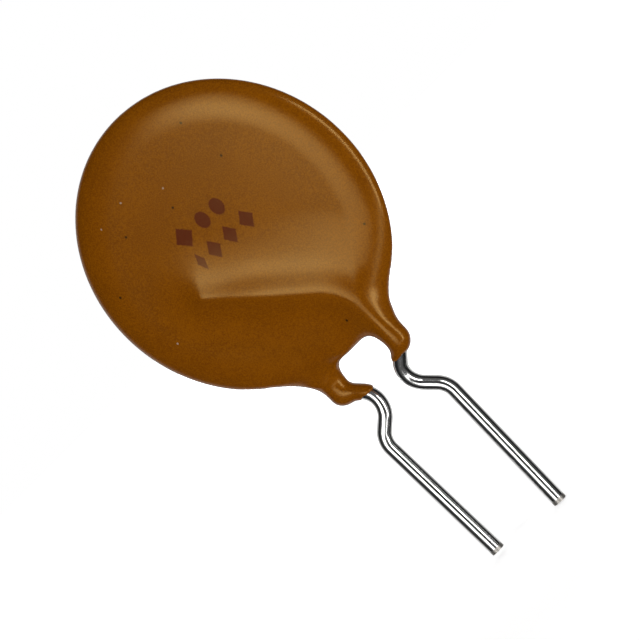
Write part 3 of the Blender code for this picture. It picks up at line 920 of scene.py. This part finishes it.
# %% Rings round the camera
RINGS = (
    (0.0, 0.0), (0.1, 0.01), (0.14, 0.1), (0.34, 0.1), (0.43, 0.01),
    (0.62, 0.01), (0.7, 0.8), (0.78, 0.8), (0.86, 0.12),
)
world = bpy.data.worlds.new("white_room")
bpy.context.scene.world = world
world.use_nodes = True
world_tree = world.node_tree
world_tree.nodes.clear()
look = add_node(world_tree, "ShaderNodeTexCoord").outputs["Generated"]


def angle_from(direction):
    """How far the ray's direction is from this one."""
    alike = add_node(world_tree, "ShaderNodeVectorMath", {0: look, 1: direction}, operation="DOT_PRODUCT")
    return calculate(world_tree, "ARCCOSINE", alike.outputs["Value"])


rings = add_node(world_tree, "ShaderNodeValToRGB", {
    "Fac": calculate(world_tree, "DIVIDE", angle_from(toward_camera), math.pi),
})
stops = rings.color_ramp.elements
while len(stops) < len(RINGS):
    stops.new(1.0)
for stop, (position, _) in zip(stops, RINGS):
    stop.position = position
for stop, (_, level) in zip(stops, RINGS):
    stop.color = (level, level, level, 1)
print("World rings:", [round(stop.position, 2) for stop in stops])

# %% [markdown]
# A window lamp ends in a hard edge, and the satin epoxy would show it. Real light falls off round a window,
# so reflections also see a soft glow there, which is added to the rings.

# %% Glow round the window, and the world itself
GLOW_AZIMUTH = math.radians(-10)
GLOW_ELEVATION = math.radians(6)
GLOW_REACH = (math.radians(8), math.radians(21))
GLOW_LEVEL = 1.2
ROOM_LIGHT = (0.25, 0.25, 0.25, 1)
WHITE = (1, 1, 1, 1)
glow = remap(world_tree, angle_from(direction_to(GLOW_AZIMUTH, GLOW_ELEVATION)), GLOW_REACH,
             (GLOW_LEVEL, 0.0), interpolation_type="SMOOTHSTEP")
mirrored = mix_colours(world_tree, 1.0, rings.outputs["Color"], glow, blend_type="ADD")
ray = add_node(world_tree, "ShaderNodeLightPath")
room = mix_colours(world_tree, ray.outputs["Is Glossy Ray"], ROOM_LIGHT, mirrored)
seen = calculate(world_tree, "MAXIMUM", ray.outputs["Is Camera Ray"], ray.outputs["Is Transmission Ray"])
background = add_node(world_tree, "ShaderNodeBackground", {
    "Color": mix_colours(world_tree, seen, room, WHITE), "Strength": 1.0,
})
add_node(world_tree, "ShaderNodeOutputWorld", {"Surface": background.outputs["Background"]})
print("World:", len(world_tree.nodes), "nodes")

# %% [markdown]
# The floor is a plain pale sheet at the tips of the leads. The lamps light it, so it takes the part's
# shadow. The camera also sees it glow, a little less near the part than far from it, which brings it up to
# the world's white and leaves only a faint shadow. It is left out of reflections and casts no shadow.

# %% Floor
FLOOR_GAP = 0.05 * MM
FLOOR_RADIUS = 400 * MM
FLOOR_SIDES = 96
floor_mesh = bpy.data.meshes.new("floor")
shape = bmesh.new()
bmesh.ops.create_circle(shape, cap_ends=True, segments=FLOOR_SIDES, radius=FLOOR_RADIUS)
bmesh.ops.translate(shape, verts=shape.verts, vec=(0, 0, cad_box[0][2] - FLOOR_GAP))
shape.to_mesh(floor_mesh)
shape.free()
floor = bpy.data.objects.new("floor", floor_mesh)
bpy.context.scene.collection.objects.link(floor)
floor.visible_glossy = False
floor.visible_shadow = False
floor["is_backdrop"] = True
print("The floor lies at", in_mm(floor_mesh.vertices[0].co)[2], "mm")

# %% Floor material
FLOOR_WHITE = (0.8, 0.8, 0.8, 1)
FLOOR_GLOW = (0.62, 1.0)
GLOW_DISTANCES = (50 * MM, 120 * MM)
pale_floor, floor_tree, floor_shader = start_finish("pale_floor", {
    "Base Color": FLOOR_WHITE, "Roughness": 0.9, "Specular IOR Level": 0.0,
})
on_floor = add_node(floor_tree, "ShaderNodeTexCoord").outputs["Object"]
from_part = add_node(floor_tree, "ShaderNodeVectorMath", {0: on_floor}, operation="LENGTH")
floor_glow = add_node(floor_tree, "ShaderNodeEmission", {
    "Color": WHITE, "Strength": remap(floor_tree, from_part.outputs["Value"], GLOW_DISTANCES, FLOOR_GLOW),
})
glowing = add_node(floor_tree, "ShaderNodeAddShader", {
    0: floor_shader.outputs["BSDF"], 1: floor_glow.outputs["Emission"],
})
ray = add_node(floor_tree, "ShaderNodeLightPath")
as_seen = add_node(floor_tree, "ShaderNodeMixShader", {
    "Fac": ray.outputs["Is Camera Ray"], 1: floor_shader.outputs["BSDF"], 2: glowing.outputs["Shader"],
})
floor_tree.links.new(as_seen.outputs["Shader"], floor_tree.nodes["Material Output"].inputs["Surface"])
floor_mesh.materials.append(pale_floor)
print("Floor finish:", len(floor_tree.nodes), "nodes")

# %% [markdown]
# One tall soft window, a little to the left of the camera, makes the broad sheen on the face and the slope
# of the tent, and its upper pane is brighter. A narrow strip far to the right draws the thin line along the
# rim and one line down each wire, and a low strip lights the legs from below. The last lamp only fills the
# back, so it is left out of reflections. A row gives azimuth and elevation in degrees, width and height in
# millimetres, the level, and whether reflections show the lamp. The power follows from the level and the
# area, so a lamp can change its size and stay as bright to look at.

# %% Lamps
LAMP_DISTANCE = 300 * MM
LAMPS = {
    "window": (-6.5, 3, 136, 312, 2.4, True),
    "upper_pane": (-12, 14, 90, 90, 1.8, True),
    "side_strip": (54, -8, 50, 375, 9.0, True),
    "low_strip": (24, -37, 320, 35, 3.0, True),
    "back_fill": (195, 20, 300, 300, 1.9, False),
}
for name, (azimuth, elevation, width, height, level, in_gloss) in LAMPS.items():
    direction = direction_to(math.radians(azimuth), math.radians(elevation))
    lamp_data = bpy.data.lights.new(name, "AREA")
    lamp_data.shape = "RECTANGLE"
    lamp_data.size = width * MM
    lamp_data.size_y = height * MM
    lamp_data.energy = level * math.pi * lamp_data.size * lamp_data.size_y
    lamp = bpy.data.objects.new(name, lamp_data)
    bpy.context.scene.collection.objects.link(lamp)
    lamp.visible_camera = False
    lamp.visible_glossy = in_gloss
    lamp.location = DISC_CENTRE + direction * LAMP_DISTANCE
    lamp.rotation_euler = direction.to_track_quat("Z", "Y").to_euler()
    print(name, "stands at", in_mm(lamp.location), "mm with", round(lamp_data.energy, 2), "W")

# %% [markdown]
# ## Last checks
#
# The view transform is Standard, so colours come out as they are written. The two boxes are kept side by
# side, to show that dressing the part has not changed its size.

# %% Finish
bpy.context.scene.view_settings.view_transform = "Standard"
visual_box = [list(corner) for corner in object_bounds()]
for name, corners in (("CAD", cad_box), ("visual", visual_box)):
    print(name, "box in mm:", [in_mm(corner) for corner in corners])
__________________________________________________
[What you have to do] Print only the lines from the top of the data above down to the line holding "# so reflections", inclusive.

[Task response]
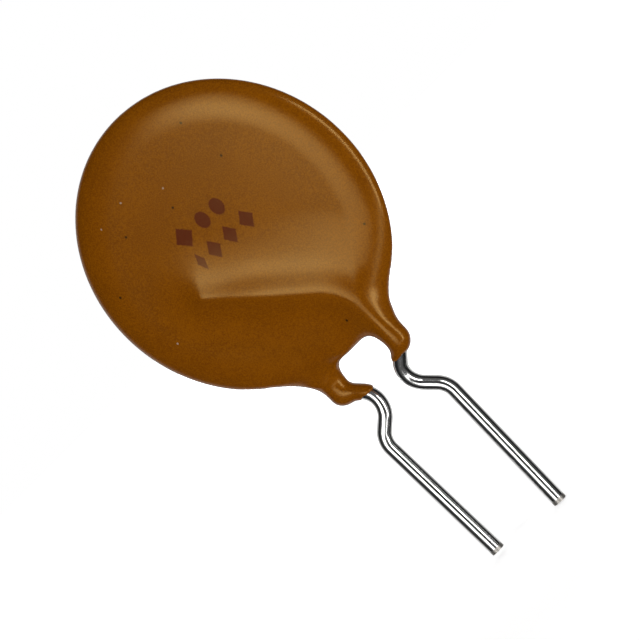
Write part 3 of the Blender code for this picture. It picks up at line 920 of scene.py. This part finishes it.
# %% Rings round the camera
RINGS = (
    (0.0, 0.0), (0.1, 0.01), (0.14, 0.1), (0.34, 0.1), (0.43, 0.01),
    (0.62, 0.01), (0.7, 0.8), (0.78, 0.8), (0.86, 0.12),
)
world = bpy.data.worlds.new("white_room")
bpy.context.scene.world = world
world.use_nodes = True
world_tree = world.node_tree
world_tree.nodes.clear()
look = add_node(world_tree, "ShaderNodeTexCoord").outputs["Generated"]


def angle_from(direction):
    """How far the ray's direction is from this one."""
    alike = add_node(world_tree, "ShaderNodeVectorMath", {0: look, 1: direction}, operation="DOT_PRODUCT")
    return calculate(world_tree, "ARCCOSINE", alike.outputs["Value"])


rings = add_node(world_tree, "ShaderNodeValToRGB", {
    "Fac": calculate(world_tree, "DIVIDE", angle_from(toward_camera), math.pi),
})
stops = rings.color_ramp.elements
while len(stops) < len(RINGS):
    stops.new(1.0)
for stop, (position, _) in zip(stops, RINGS):
    stop.position = position
for stop, (_, level) in zip(stops, RINGS):
    stop.color = (level, level, level, 1)
print("World rings:", [round(stop.position, 2) for stop in stops])

# %% [markdown]
# A window lamp ends in a hard edge, and the satin epoxy would show it. Real light falls off round a window,
# so reflections also see a soft glow there, which is added to the rings.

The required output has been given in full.